El profesor
de armonía se había sentido indispuesto y durante la hora de guardia me tocó
cuidar su clase. Como su aula está frente a la mía, me dio tiempo a coger el
libro de las Voces. Tenían examen. Sólo
eran siete alumnos. Yo me hacía cruces por que no me preguntaran nada, tan
olvidada tengo esa materia. No fue el caso. Ellos se limitaban a escribir,
borrar y mirar el reloj. Se podía oír, junto a algún bufido ocasional, el ruido
de los lápices y los bolígrafos rasgando el papel, tan hondo era el silencio.
Me adentré en los aforismos de Porchia con total tranquilidad. Entre uno y
otro, como las gallinas para pasar mejor la comida, levantaba la cabeza. En uno
de esos ojeos me pareció ver que una de las alumnas, una rubia joven con una
larga coleta, se miraba la palma de la mano. No, por favor, pensé. Lo hizo
varias veces, escribiendo entre medias. Cuando me descubrió mirándola se azoró.
¿Será necesario barajar de nuevo los gastados naipes del rosicler de la aurora,
del rubor de la rosa temprana para encomiar la color de aquel rostro adolescente?

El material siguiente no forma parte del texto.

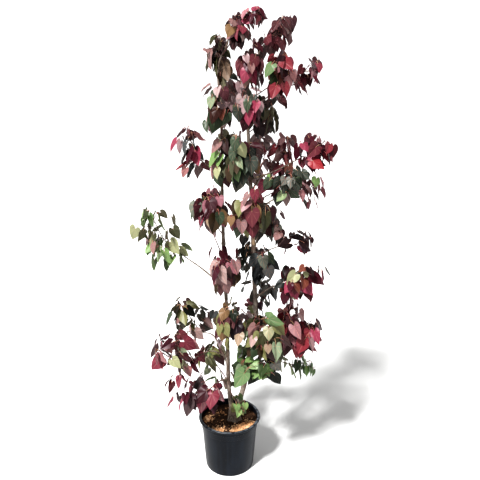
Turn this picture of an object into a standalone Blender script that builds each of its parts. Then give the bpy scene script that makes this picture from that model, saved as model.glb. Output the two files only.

Me levanté y me senté cerca de ella sin dejar la lectura. Fue suficiente para
que no reincidiera. Yo me daba por satisfecho. A y media debían entregar los
exámenes. Tenéis cinco minutos, avisé. Pasados estos, los más rezagados seguían
escribiendo con desesperación. Tal vez su aprobado dependiera de ese último
esfuerzo. Decidí esperar otro poco. “Dos minutos”. Un chico cuyo aspecto de
náufrago despertó mi simpatía y un si es no es de lástima, tal vez por verme
reflejado en el espejo de los años, pareció cobrar ánimos. Era también hermoso
de ver. Volví a mi mesa. La chica de la coleta entregó su examen sin mirarme a la
cara. “Hala, venga, ya, entregad”. Entregaron los dos que faltaban. Como aún me
quedaba media hora de guardia, quedé un rato en el aula vacía hojeando un
examen. Era talmente como una lengua que hubiera olvidado, por más que sus
signos me resultaran familiares. Para mis adentros, argüía en mi descargo el
hecho de que la formación que reciben hoy los alumnos de armonía es mucho más
completa que la que recibimos los alumnos del anterior plan de estudios. Bajé y
aún había dos ansiosos alumnos verificando en los apuntes la corrección de sus
respuestas. Descarté una broma cruel. En la sala de profesores maté el tiempo
haciendo una ronda de blogs. Di la llave a las bedelas y salí. Ese primer
contacto con el aire de invierno tras varias horas encerrado en aulas con
deficiente ventilación es, a veces, lo mejor del día. Gratis, por cierto. Como
el breve paseo hacia casa. Descarté poner música. Los oídos ya habían recibido bastante
(a veces la pongo, para dar al fuego la matraca infligida por el último alumno,
por desintoxicar). En medio del temporal, rodeados, aquí rara vez nieva. Podría
ser esa la oscura razón por la que los de Valladolid siempre me parecieron
niños tristes. “Tienes derecho a la nieve”, les diría para engañarlos si
tuviera que hacer un anuncio. Después del fin de semana en León
viéndola caer sobre el parque de san Francisco desde la cama o el sillón, calentito siempre,
o escuchando cómo se deshacía el silencio sobre la noche luminosa y sola de la plaza del
Grano, después de esas horas o siglos de una vagarosa y mullida ensoñación, estos
días gafos de viento choricero, estas noches cerradas donde el aire aúlla en
las ventanas. Qué desabrido invierno si no esperara otro sol dentro, si no supieras que, como se decía más o menos en una hermosa película,
la tristeza de hoy es parte de la felicidad de entonces, como lo será de la de mañana.